The questions we havn't answered yet are..

  • What else is using mass amounts of memory out of the HEAP? If we have 29GB available and we allocate 14.5GB to field data, what is using the other 14.5GB?

  • We've seen full cluster failures (effectively access to the cluster API hangs, indexing freezes, etc) even when only a single node in the cluster begins the GC loop. Why? If we move to dedicated master nodes (planned for next week) and a data node starts into its GC loop, will the cluster continue to operate properly?

  • Why is the indices.fielddata.cache.expires setting experimental and marked for deprecation? It seems wildly helpful to clear out this cache of expired documents and data whenever appropriate? Am I missing something here?

Can you provide more details on your cluster; how many nodes, what version?

Might be better to create your own thread, there's a fair bit there and we'd be hijacking the OPs question :slight_smile:

We have 10 servers, Each with 8 cores and 64G memory. Each server runs one ES node with 30G memory allocated, swapping disabled.
We are running ES 1.6.0 with JVM 1.70_79, all other options defaulted.
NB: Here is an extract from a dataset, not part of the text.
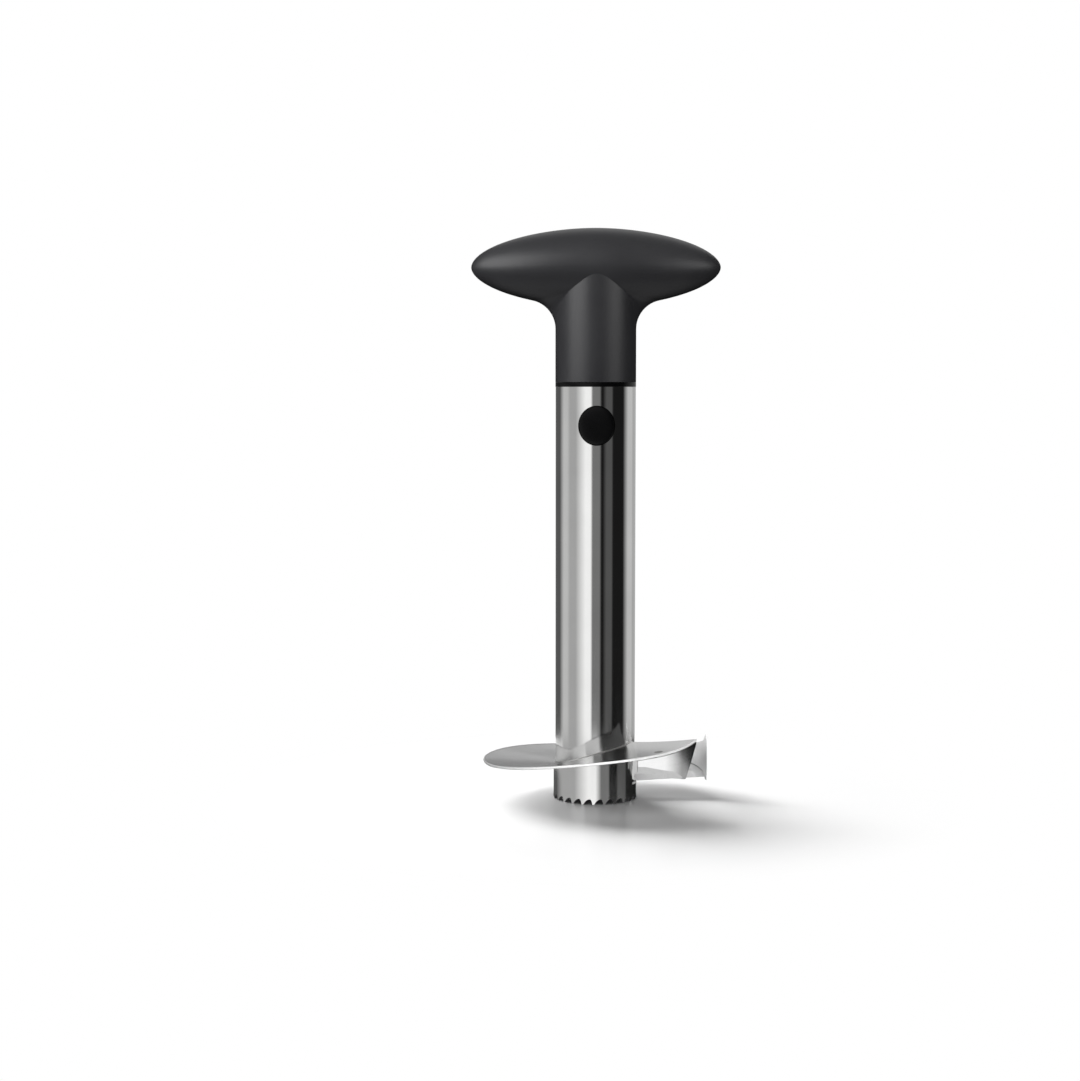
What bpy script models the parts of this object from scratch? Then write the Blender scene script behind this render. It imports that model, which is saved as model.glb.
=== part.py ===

More specific, the process is like this:

/data/elastic/java/jdk1.7.0_79/bin/java -Xms30g -Xmx30g -Djava.awt.headless=true -XX:+UseParNewGC -XX:+UseConcMarkSweepGC -XX:CMSInitiatingOccupancyFraction=75 -XX:+UseCMSInitiatingOccupancyOnly -XX:+HeapDumpOnOutOfMemoryError -XX:+DisableExplicitGC -Dfile.encoding=UTF-8 -Delasticsearch -Des.pidfile=run/ -Des.path.home=/data/elastic -cp :/data/elastic/lib/elasticsearch-1.6.0.jar:/data/elastic/lib/:/data/elastic/lib/sigar/ org.elasticsearch.bootstrap.Elasticsearch

We have 3 indices running:
index 1: 10 primary shards, x2 replica shards, 235M docs, 28G data x3
index 2: 5 primary shards, x2 replica shards, 17M docs, 7G data x3
index 3: 9 primary shards, x2 replica shards, 340M docs, 29G data x3

What sort of data structure is it, and what do the queries look like?

@niulin @diranged We've seen significant improvement in stability with dedicated masters. There are some more GC parameters that we've been experimenting on, will post back once the tests are done.